You cannot count on the machine or parts being available at the dealership. “For anybody who thinks there isn’t going to be a shortage of something this summer, they really haven’t been paying attention,” says Bret Julian, director of sales at Vermeer Forage Solutions.
Change Your Historical Mindset
Farmers have historically relied on the used ag equipment market to hedge and fill gaps when a piece of new machinery could not be economically justified. Farm equipment was seemingly always readily available. This led farmers to develop a historical pattern for equipment purchases during the season it was actually needed. Farmers now need to realize this historical pattern is no longer relevant. This is going to require a mindset shift. “The danger is relying on the past way of thinking,” says Greg Peterson, owner, Machinerypete.com, a marketplace for buyers and sellers of used farm equipment that offers farmers a vast selection of equipment listings in one place.
Finding equipment is not simply going to be a decision between purchasing new or used. “Even if you want to buy new equipment now, most of it is already pre-sold for 2022 and there is historic tightness with used equipment on dealer lots all over the country,” says Peterson. “Used inventory levels are at an all-time low at dealership lots across North America.” This is a global problem as manufacturers are facing component shortages that limit new unit shipments as planting season kicks off in the northern hemisphere and harvest season kicks off in the southern hemisphere.
To illustrate this point, Peterson compared the number of tractors that exceed 175 horsepower for sale at MachineryPete.com versus three years ago. “There are 52.7% fewer high-horsepower tractors for sale now versus three years ago.” If you look at tractors that are less than five years old, the situation becomes even more dire. “Compared to three years ago there are 79.3% fewer tractors for sale today.”
Of course, this translates into increased competition for what is available. “When a nice tractor shows up for sale at an auction, they are bringing rising prices,” notes Peterson. “And this is going to be with us for a while.” Once the used inventory is diminished, it will take time to refresh the supply of used units. This mirrors what is occurring in the automotive market, if you can find a new unit the pricing can be more attractive than used.
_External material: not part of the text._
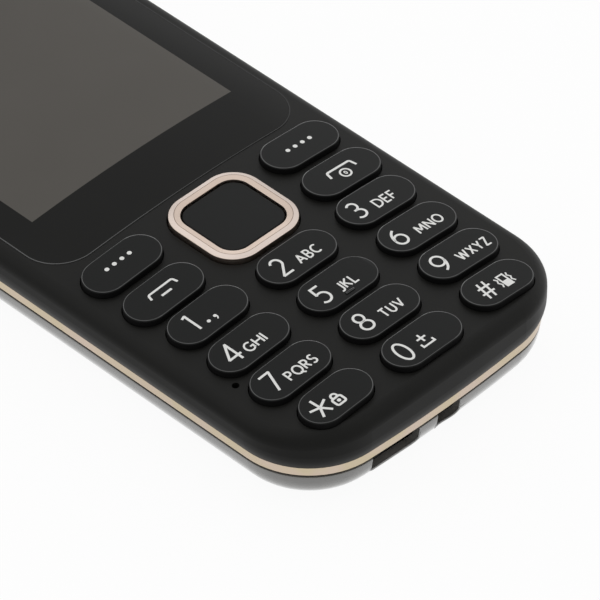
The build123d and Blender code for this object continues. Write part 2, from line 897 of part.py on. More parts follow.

Manufacturers Adjust to Market Realities
Compounding the farm equipment/parts shortages is that while other industries were sidelined during the pandemic, agriculture production continued unfazed.
“Our business on the hay and forage equipment side never stopped,” says Julian from Vermeer. “A normal person in the field would think that everyone would stop buying equipment to see what was going to happen. But as far as the demand side, it never stopped for us.”
This high demand came at a time when the supply chain was becoming intermittent – starting, stopping and slowing down. Component disruptions are causing delivery delays that can measure in weeks or more as manufacturers wait on key parts. “It has been one or two parts that does not allow us to complete a machine,” notes Julian. “We have been able to supply generally, by season. That is our goal. When we take dealer orders in the late summer, then we do everything we can to get those orders fulfilled before the season gets there.”
There is juggling that is going on at some manufacturing facilities in terms of product mix. “We have had to do a lot of toggling back and forth,” notes Julian. “That is not normal manufacturing. We make those decisions based on what we have the parts to actually build. Then if we have to make a decision between one line or the other line, we have a lot of data that we can consult like previous year’s retail volume. Our dealer field inventory metrics also show us how well we are positioned with equipment on dealer lots.”